Di solito, la terribile alleanza vede coinvolti «soggetti ambientalisti» che puntano alla deindustrializzazione del Paese, sfruttano la combinazione di ignoranza e paure irrazionali che si manifesta nella sindrome «non nel mio giardino», e trovano, troppo spesso, l’avallo e il sostegno di tribunali amministrativi e procure. Nel caso Muos c’è una differenza. Qui l’ambientalismo, verosimilmente, è la copertura di un movimento di opposizione all’alleanza militare fra Italia e Stati Uniti, e la posta in gioco è la sicurezza nazionale. Nel nostro Paese, lo scarto fra gli auspici e i disegni dei nostri governanti, e dei professionisti della politica estera e di difesa che li coadiuvano, e la realtà dei processi decisionali, non potrebbe essere più forte. Così forte da danneggiare, se non neutralizzare del tutto, quegli auspici e quei disegni. L’interesse nazionale italiano ci spinge a chiedere un impegno della Nato sul fronte Sud assai maggiore di quello attuale, un rafforzamento della difesa collettiva dalle minacce che arrivano dal Vicino e Medio Oriente. Ciò richiede, ovviamente, e prima di tutto, che si riescano a convincere gli Stati Uniti. È vitale, infatti, per gli italiani, ottenere che l’attenzione della Nato non sia concentrata soltanto sull’Ucraina e su quanto accade ad Est. Fin qui i propositi, le strategie geopolitiche, eccetera. Ma poi ci sono i processi decisionali, quelli veri. Dopo la vicenda Muos, con che faccia, con che credibilità, potremo sostenere tali richieste?

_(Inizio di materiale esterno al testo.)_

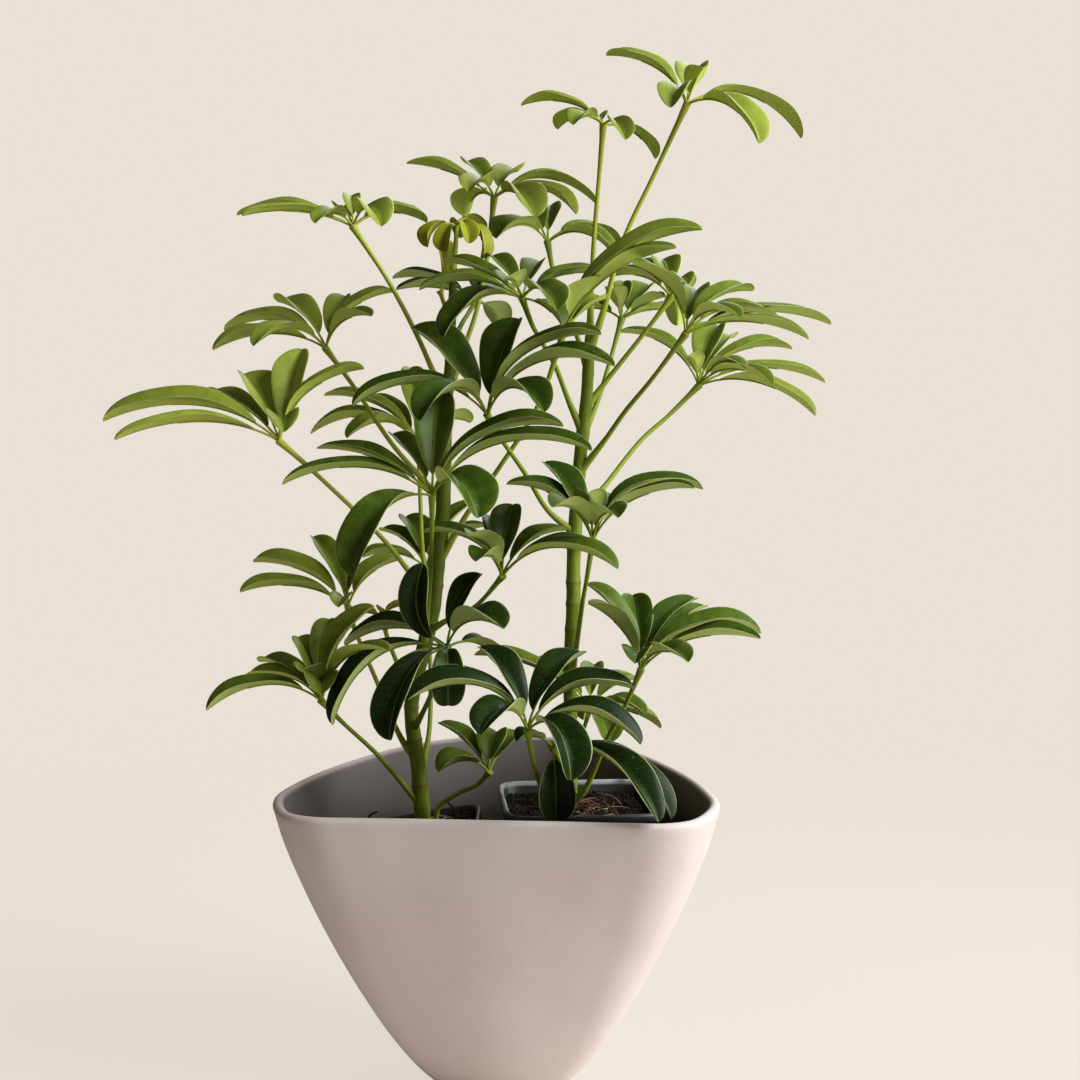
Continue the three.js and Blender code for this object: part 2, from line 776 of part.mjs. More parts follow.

Forse, stabilire finalmente quali confini non possano e non debbano essere mai attraversati, superati, dalle magistrature, in quali ambiti siano soltanto i governi nazionali (in virtù di un mandato elettorale) a decidere, aiuterebbe a impostare politiche di sicurezza più efficaci. E poiché le politiche di sicurezza hanno a che fare con la vita e con la morte, decidono chi sopravviverà, è bene che, almeno in questa materia, sia chiaro a tutti dove risieda la sovranità.